### ITEMS
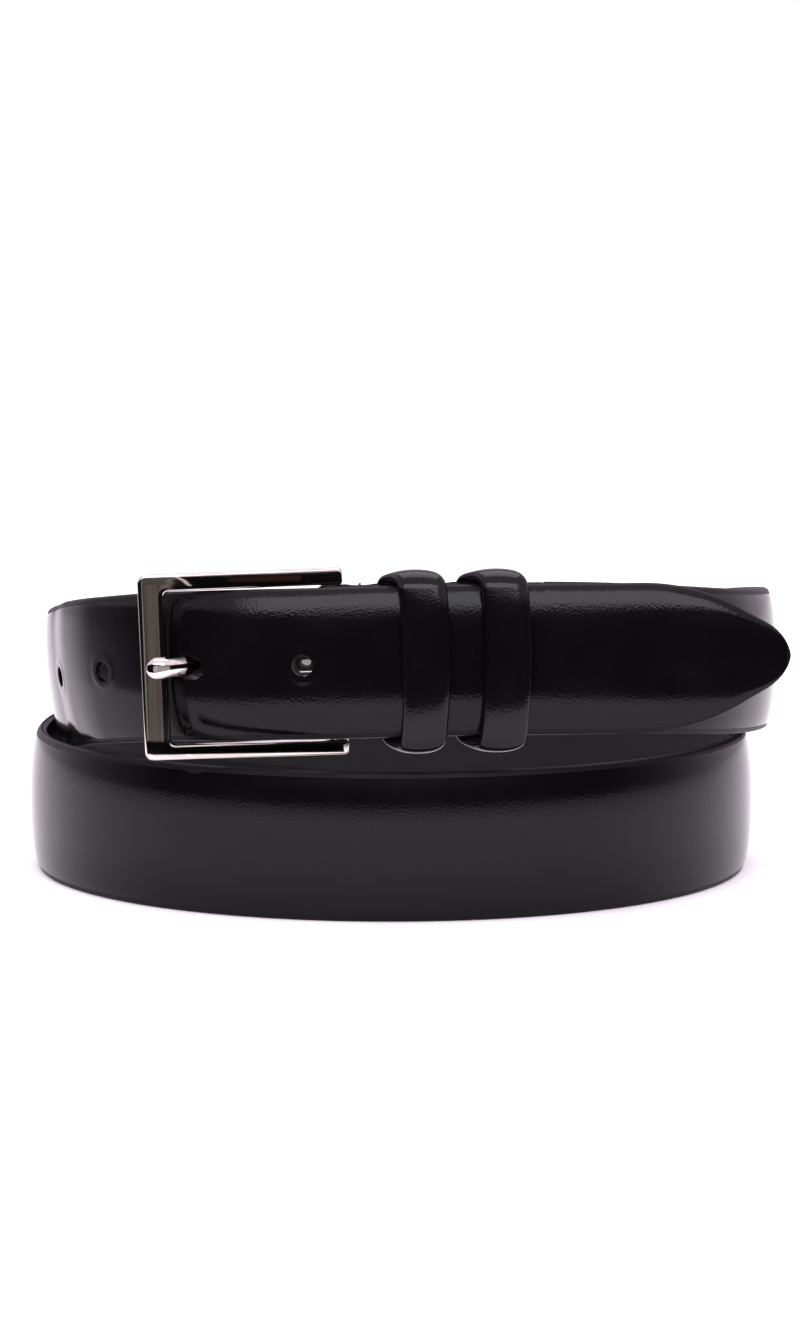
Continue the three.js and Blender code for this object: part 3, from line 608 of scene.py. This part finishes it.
# Lining and padding stop where the end is skived for the fold
lam = section(whole, slice(0, laminated))
lw = w[:laminated]
liningTop = strap["thick"] - strap["liningThick"]
backDepth = np.full((laminated, len(edgeShares)), strap["thick"])
topDepth = np.full((laminated, len(edgeShares)), liningTop - 0.06)
rings, across = strip(lam, lw, topDepth, backDepth, 0.08, 0.4, edgeShares)
verts, faces = loft(rings + shift)
uvs = np.stack([np.broadcast_to(lam["s"][:, None], across.shape), across], axis=-1).reshape(-1, 2) / 10
count = rings.shape[1]
zones = np.full((laminated - 1, count), 0)
zones[:, len(edgeShares) - 1] = 1
zones[:, count - 1] = 1
zones[:, len(edgeShares)] = 1
zones[:, count - 2] = 1
liningStrip = newObject("strapLining", verts, faces, uvs, zones.reshape(-1).tolist() + [0, 0],
                        (lining, edgePaint), sharp=0)
carve(liningStrip, [(v + shift, f) for v, f in holeTools])

rows = (lam["s"] > 9)
pad = section(lam, rows)
padShares = np.linspace(-0.82, 0.82, 25)
padTop = sink(pad["s"][:, None], padShares[None, :], flat[:laminated][rows][:, None])
padTop = padTop + strap["faceThick"] + 0.02
padW = lw[rows]
backX = padShares[::-1][::4][None, :] * padW[:, None]
across = np.concatenate([padShares[None, :] * padW[:, None], backX], axis=1)
depth = np.concatenate([padTop, np.full(backX.shape, liningTop - 0.09)], axis=1)
verts, faces = loft(place(pad, across, depth) + shift)
padding = newObject("strapPadding", verts, faces, None, None, (board,), sharp=30)
carve(padding, [(v + shift, f) for v, f in holeTools])

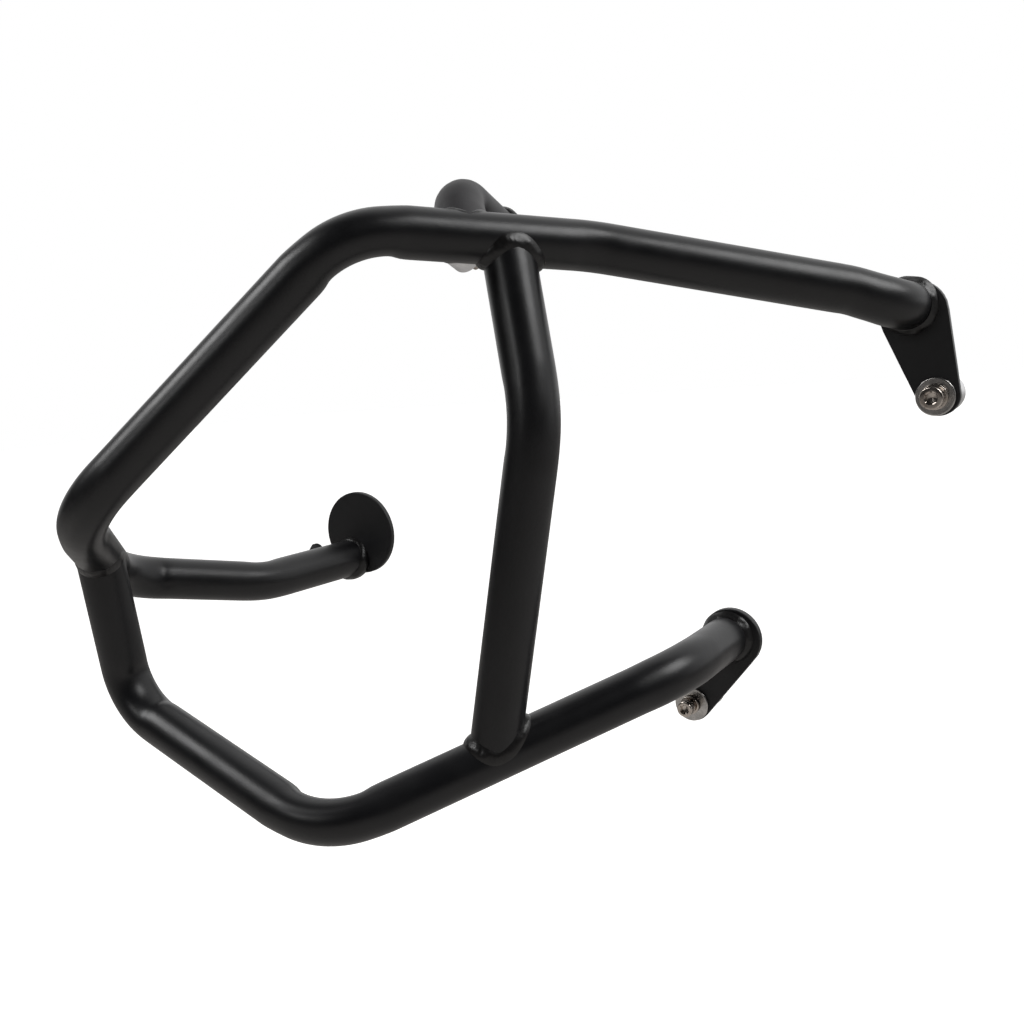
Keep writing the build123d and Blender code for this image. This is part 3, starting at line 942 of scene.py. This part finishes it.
def studio_world():
    """White for the camera. As light, a white backdrop behind the part and a dark room in front."""
    world = bpy.data.worlds.new("studio")
    world.use_nodes = True
    tree = world.node_tree
    background = tree.nodes["Background"]
    background.inputs["Color"].default_value = (1, 1, 1, 1)
    axes = tree.nodes.new("ShaderNodeSeparateXYZ")
    tree.links.new(tree.nodes.new("ShaderNodeTexCoord").outputs["Generated"], axes.inputs[0])
    backdrop = ranged(tree, axes.outputs["Y"], ROOM_SIDE, BACKDROP_SIDE, ROOM_GLOW, BACKDROP_GLOW)
    mix = tree.nodes.new("ShaderNodeMix")
    tree.links.new(seen_by(tree, "Is Camera Ray", "Is Transmission Ray"), mix.inputs["Factor"])
    tree.links.new(backdrop, mix.inputs["A"])
    mix.inputs["B"].default_value = 1.0
    tree.links.new(mix.outputs["Result"], background.inputs["Strength"])
    bpy.context.scene.world = world


studio_world()


def softbox(name, towards, distance, size, power):
    """A square area lamp that faces the middle of the part from a given direction."""
    lamp = bpy.data.lights.new(name, "AREA")
    lamp.shape = "SQUARE"
    lamp.size = size
    lamp.energy = power
    middle = (cad_box[0] + cad_box[1]) / 2
    carrier = bpy.data.objects.new(name, lamp)
    carrier.location = middle + Vector(towards).normalized() * distance
    carrier.rotation_mode = "QUATERNION"
    carrier.rotation_quaternion = (-Vector(towards)).to_track_quat("-Z", "Y")
    bpy.context.scene.collection.objects.link(carrier)


softbox("left_box", (-0.61, -0.50, 0.62), distance=2.2, size=0.9, power=20)
softbox("right_box", (0.74, 0.04, 0.68), distance=2.2, size=1.1, power=26)
softbox("front_box", (-0.27, -0.88, 0.40), distance=2.4, size=0.5, power=4)

# Camera, level on its side axis and tipped a little down
CAMERA_PLACE = Vector((0.1277, -0.692, 0.0414))
CAMERA_RIGHT = Vector((0.84783, 0.52334, -0.08551))
CAMERA_UP = Vector((0.0, 0.16126, 0.98691))
FOCAL_LENGTH = 38.67

camera = bpy.data.objects.new("camera", bpy.data.cameras.new("camera"))
camera.data.lens = FOCAL_LENGTH
camera.data.clip_start = 0.01
camera_axes = Matrix((CAMERA_RIGHT, CAMERA_UP, CAMERA_RIGHT.cross(CAMERA_UP))).transposed()
camera.matrix_world = Matrix.Translation(CAMERA_PLACE) @ camera_axes.to_4x4()
bpy.context.scene.collection.objects.link(camera)
bpy.context.scene.camera = camera

bpy.context.scene.view_settings.view_transform = "Standard"
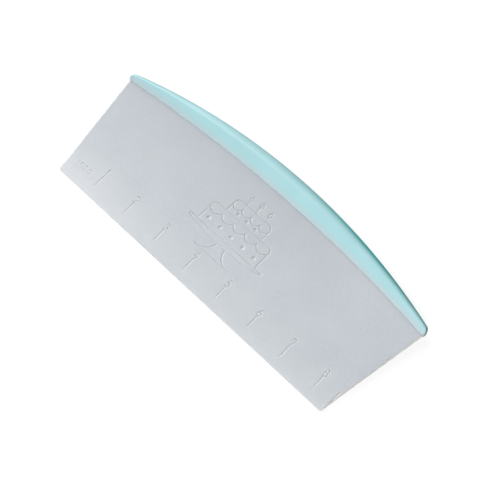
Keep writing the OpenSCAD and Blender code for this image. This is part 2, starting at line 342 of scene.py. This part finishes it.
def picture_lines():
    """A cake of two tiers on a stand, drawn about x = 0."""
    upper_foot = STAND_TOP + LOWER_TIER[1]
    cake_top = upper_foot + UPPER_TIER[1]
    plate = np.vstack([[(-29, STAND_TOP)], arc((0, STAND_TOP), (29, 3.8), 0, -180, 60)])
    leg = arc((-12.5, 8.8), (9.3, 8.3), 0, -90, 20)
    lines = [plate, leg, mirrored(leg), [(-13.5, 0.5), (13.5, 0.5)]]
    lines += [tier(LOWER_TIER, STAND_TOP), tier(UPPER_TIER, upper_foot)]
    lines += swags(LOWER_TIER[0], upper_foot - TIER_CORNER, 5)
    lines += swags(UPPER_TIER[0], cake_top - TIER_CORNER, 4)
    for x, height in ((-7.5, 3), (0, 4), (7.5, 3)):
        lines += candle(x, cake_top, height)
    return moved(lines, (0, PICTURE_FOOT))


def pearl_middles():
    upper_foot = STAND_TOP + LOWER_TIER[1]
    lower = [(i * LOWER_TIER[0] / 5, STAND_TOP + 4.4) for i in range(-2, 3)]
    upper = [(i * UPPER_TIER[0] / 4, upper_foot + 2.8) for i in range(-1, 2)]
    return np.array(lower + upper) + (0, PICTURE_FOOT)


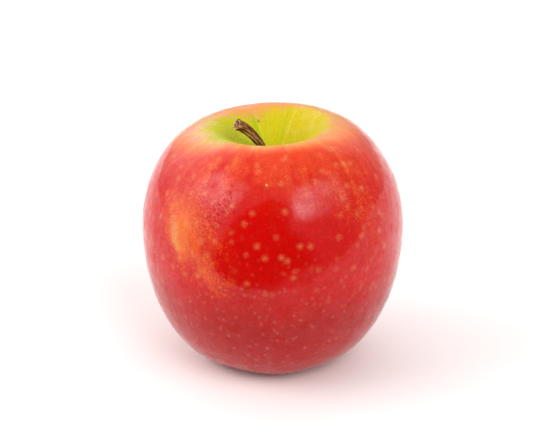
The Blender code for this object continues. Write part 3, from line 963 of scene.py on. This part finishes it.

### WHAT IS NEEDED
Copy out the material word for word and line for line.

### WRITTEN RESPONSE
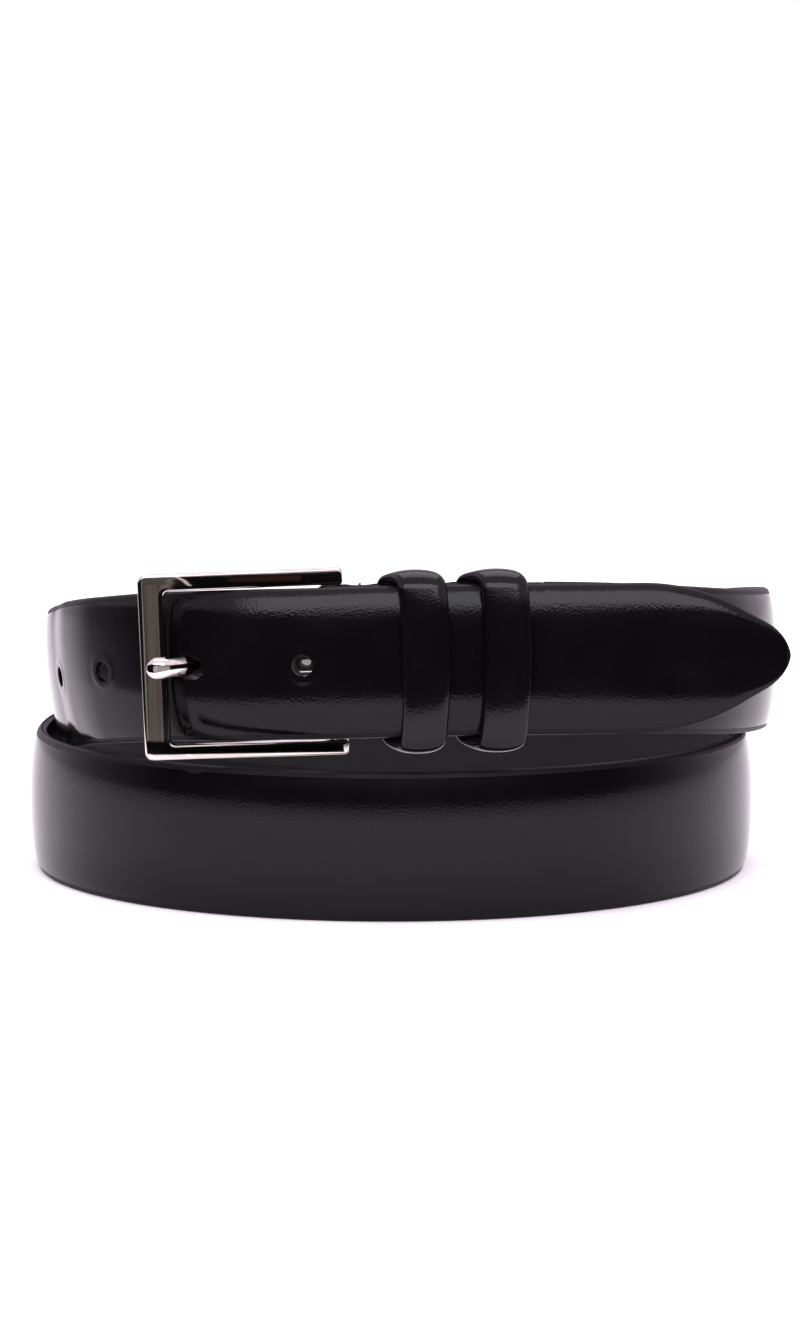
Continue the three.js and Blender code for this object: part 3, from line 608 of scene.py. This part finishes it.
# Lining and padding stop where the end is skived for the fold
lam = section(whole, slice(0, laminated))
lw = w[:laminated]
liningTop = strap["thick"] - strap["liningThick"]
backDepth = np.full((laminated, len(edgeShares)), strap["thick"])
topDepth = np.full((laminated, len(edgeShares)), liningTop - 0.06)
rings, across = strip(lam, lw, topDepth, backDepth, 0.08, 0.4, edgeShares)
verts, faces = loft(rings + shift)
uvs = np.stack([np.broadcast_to(lam["s"][:, None], across.shape), across], axis=-1).reshape(-1, 2) / 10
count = rings.shape[1]
zones = np.full((laminated - 1, count), 0)
zones[:, len(edgeShares) - 1] = 1
zones[:, count - 1] = 1
zones[:, len(edgeShares)] = 1
zones[:, count - 2] = 1
liningStrip = newObject("strapLining", verts, faces, uvs, zones.reshape(-1).tolist() + [0, 0],
                        (lining, edgePaint), sharp=0)
carve(liningStrip, [(v + shift, f) for v, f in holeTools])

rows = (lam["s"] > 9)
pad = section(lam, rows)
padShares = np.linspace(-0.82, 0.82, 25)
padTop = sink(pad["s"][:, None], padShares[None, :], flat[:laminated][rows][:, None])
padTop = padTop + strap["faceThick"] + 0.02
padW = lw[rows]
backX = padShares[::-1][::4][None, :] * padW[:, None]
across = np.concatenate([padShares[None, :] * padW[:, None], backX], axis=1)
depth = np.concatenate([padTop, np.full(backX.shape, liningTop - 0.09)], axis=1)
verts, faces = loft(place(pad, across, depth) + shift)
padding = newObject("strapPadding", verts, faces, None, None, (board,), sharp=30)
carve(padding, [(v + shift, f) for v, f in holeTools])

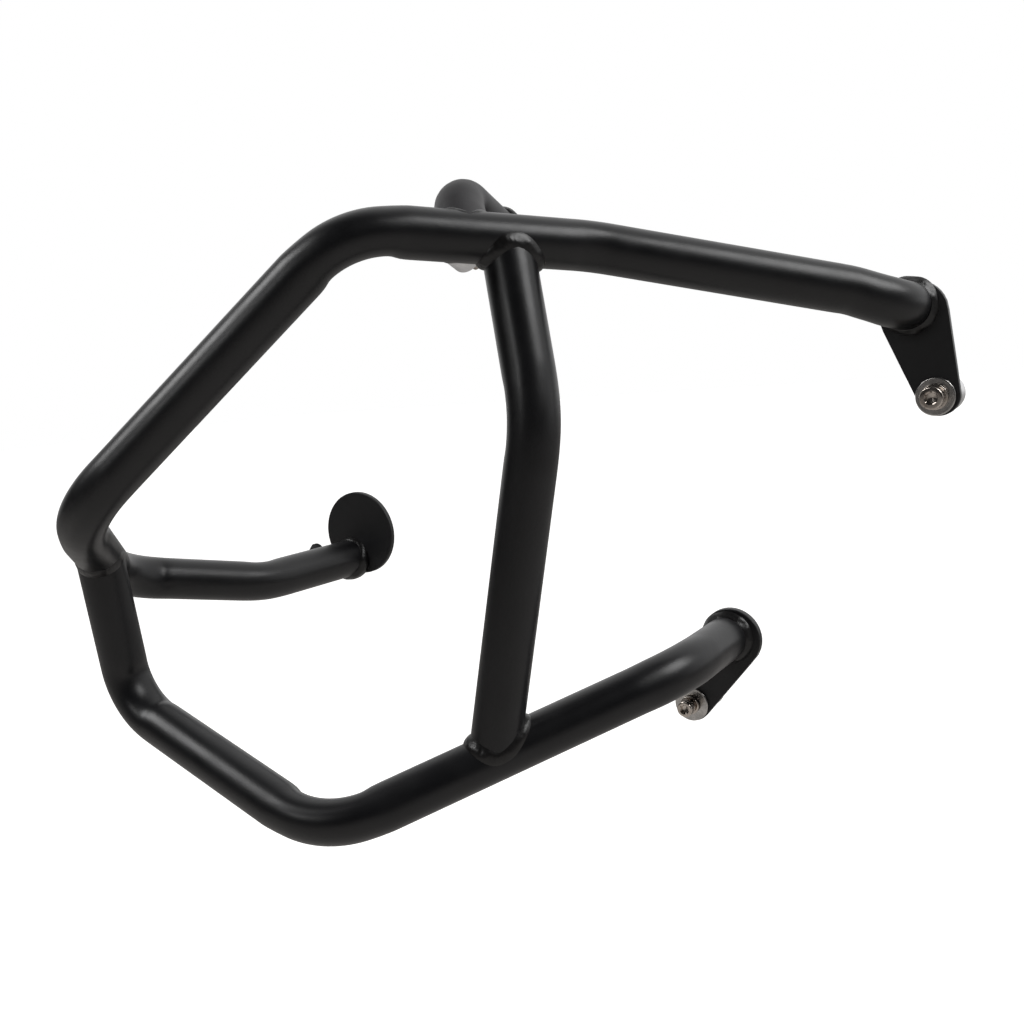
Keep writing the build123d and Blender code for this image. This is part 3, starting at line 942 of scene.py. This part finishes it.
def studio_world():
    """White for the camera. As light, a white backdrop behind the part and a dark room in front."""
    world = bpy.data.worlds.new("studio")
    world.use_nodes = True
    tree = world.node_tree
    background = tree.nodes["Background"]
    background.inputs["Color"].default_value = (1, 1, 1, 1)
    axes = tree.nodes.new("ShaderNodeSeparateXYZ")
    tree.links.new(tree.nodes.new("ShaderNodeTexCoord").outputs["Generated"], axes.inputs[0])
    backdrop = ranged(tree, axes.outputs["Y"], ROOM_SIDE, BACKDROP_SIDE, ROOM_GLOW, BACKDROP_GLOW)
    mix = tree.nodes.new("ShaderNodeMix")
    tree.links.new(seen_by(tree, "Is Camera Ray", "Is Transmission Ray"), mix.inputs["Factor"])
    tree.links.new(backdrop, mix.inputs["A"])
    mix.inputs["B"].default_value = 1.0
    tree.links.new(mix.outputs["Result"], background.inputs["Strength"])
    bpy.context.scene.world = world


studio_world()


def softbox(name, towards, distance, size, power):
    """A square area lamp that faces the middle of the part from a given direction."""
    lamp = bpy.data.lights.new(name, "AREA")
    lamp.shape = "SQUARE"
    lamp.size = size
    lamp.energy = power
    middle = (cad_box[0] + cad_box[1]) / 2
    carrier = bpy.data.objects.new(name, lamp)
    carrier.location = middle + Vector(towards).normalized() * distance
    carrier.rotation_mode = "QUATERNION"
    carrier.rotation_quaternion = (-Vector(towards)).to_track_quat("-Z", "Y")
    bpy.context.scene.collection.objects.link(carrier)


softbox("left_box", (-0.61, -0.50, 0.62), distance=2.2, size=0.9, power=20)
softbox("right_box", (0.74, 0.04, 0.68), distance=2.2, size=1.1, power=26)
softbox("front_box", (-0.27, -0.88, 0.40), distance=2.4, size=0.5, power=4)

# Camera, level on its side axis and tipped a little down
CAMERA_PLACE = Vector((0.1277, -0.692, 0.0414))
CAMERA_RIGHT = Vector((0.84783, 0.52334, -0.08551))
CAMERA_UP = Vector((0.0, 0.16126, 0.98691))
FOCAL_LENGTH = 38.67

camera = bpy.data.objects.new("camera", bpy.data.cameras.new("camera"))
camera.data.lens = FOCAL_LENGTH
camera.data.clip_start = 0.01
camera_axes = Matrix((CAMERA_RIGHT, CAMERA_UP, CAMERA_RIGHT.cross(CAMERA_UP))).transposed()
camera.matrix_world = Matrix.Translation(CAMERA_PLACE) @ camera_axes.to_4x4()
bpy.context.scene.collection.objects.link(camera)
bpy.context.scene.camera = camera

bpy.context.scene.view_settings.view_transform = "Standard"
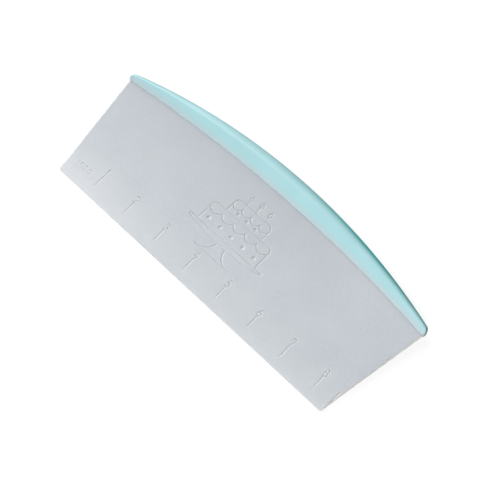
Keep writing the OpenSCAD and Blender code for this image. This is part 2, starting at line 342 of scene.py. This part finishes it.
def picture_lines():
    """A cake of two tiers on a stand, drawn about x = 0."""
    upper_foot = STAND_TOP + LOWER_TIER[1]
    cake_top = upper_foot + UPPER_TIER[1]
    plate = np.vstack([[(-29, STAND_TOP)], arc((0, STAND_TOP), (29, 3.8), 0, -180, 60)])
    leg = arc((-12.5, 8.8), (9.3, 8.3), 0, -90, 20)
    lines = [plate, leg, mirrored(leg), [(-13.5, 0.5), (13.5, 0.5)]]
    lines += [tier(LOWER_TIER, STAND_TOP), tier(UPPER_TIER, upper_foot)]
    lines += swags(LOWER_TIER[0], upper_foot - TIER_CORNER, 5)
    lines += swags(UPPER_TIER[0], cake_top - TIER_CORNER, 4)
    for x, height in ((-7.5, 3), (0, 4), (7.5, 3)):
        lines += candle(x, cake_top, height)
    return moved(lines, (0, PICTURE_FOOT))


def pearl_middles():
    upper_foot = STAND_TOP + LOWER_TIER[1]
    lower = [(i * LOWER_TIER[0] / 5, STAND_TOP + 4.4) for i in range(-2, 3)]
    upper = [(i * UPPER_TIER[0] / 4, upper_foot + 2.8) for i in range(-1, 2)]
    return np.array(lower + upper) + (0, PICTURE_FOOT)


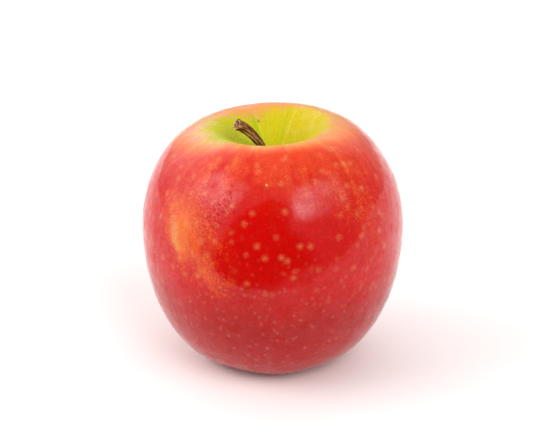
The Blender code for this object continues. Write part 3, from line 963 of scene.py on. This part finishes it.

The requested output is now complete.